Our algorithms are not always successful in predicting the oxidation state. When this occurs, we apply anion corrections to only the most electronegative element in the material. As a result, some ternary or higher compounds in the database may be destabilized in this release because their oxidation states could not be determined. This is the case for MoCl5O (mp-1196724) for example, which does not receive a Cl correction because O is more electronegative.

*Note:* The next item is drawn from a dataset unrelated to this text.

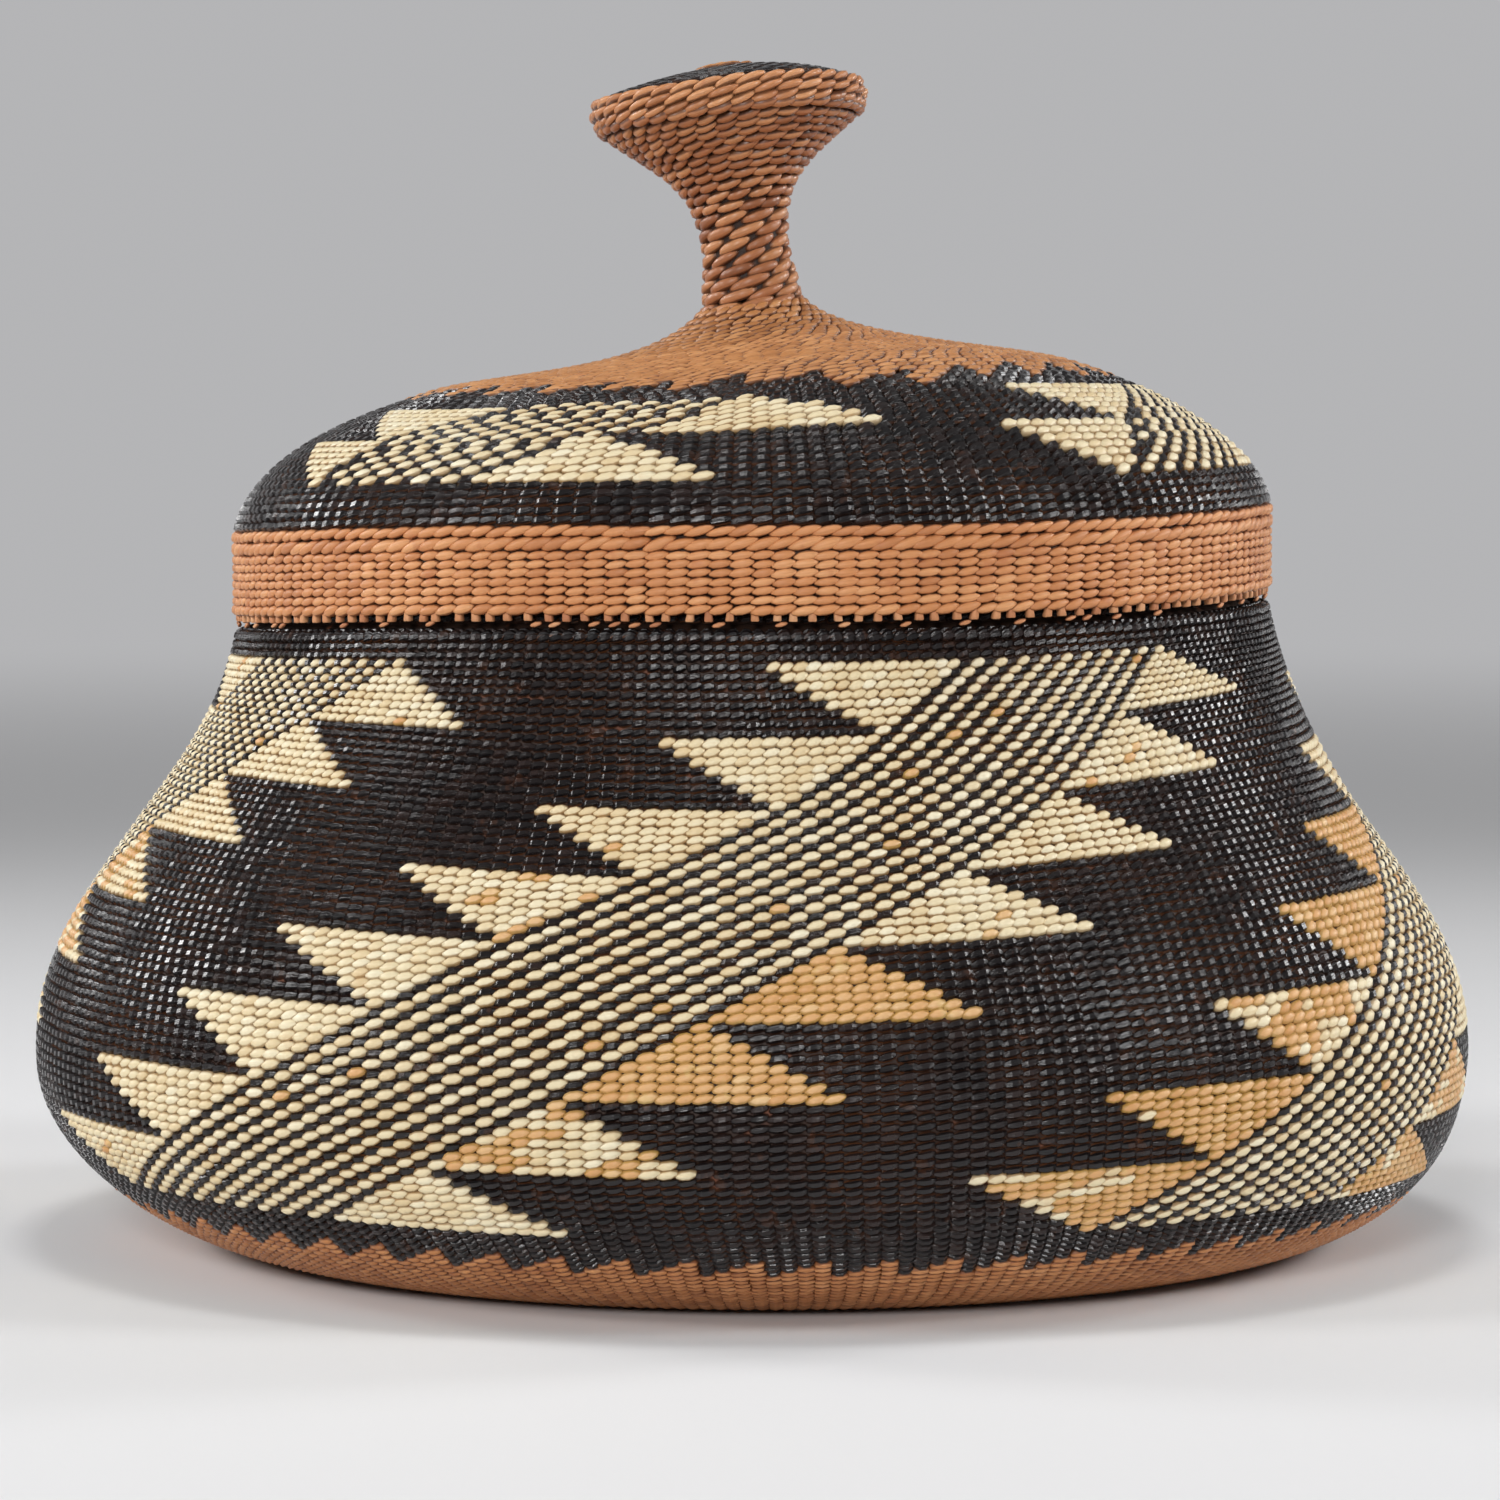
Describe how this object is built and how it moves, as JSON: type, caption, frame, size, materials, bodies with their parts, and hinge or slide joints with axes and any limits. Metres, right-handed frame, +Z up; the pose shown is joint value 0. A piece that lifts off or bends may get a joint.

If this affects your work, you can manually assign oxidation states by populating the oxidation_states
key of the .data
attribute of any ComputedEntry
and then reprocessing the data using MaterialsProject2020Compatibility
.
A Note for API and MPRester Users
For API users, if you are retrieving formation energies directly via the API, you will get the correct, latest formation energies from the current database release. However, if you are using get_entries
or get_pourbaix_entries
which apply the correction scheme on-the-fly, make sure to update to the latest version of pymatgen (v2022.0.8 or later) to get the correct values. If you are using pymatgen v2021 or earlier, this will use the old correction scheme by default when using get_entries
and get_pourbaix_entries
.
This release updates some older materials with new calculations, and adjusts our rules for deprecating older calculations. It does not contain any new materials. Thanks to the new calculations many materials that were previously deprecated are now accessible again. This release is in preparation for a switch to our new compatibility scheme which will improve our predictions of formation energy.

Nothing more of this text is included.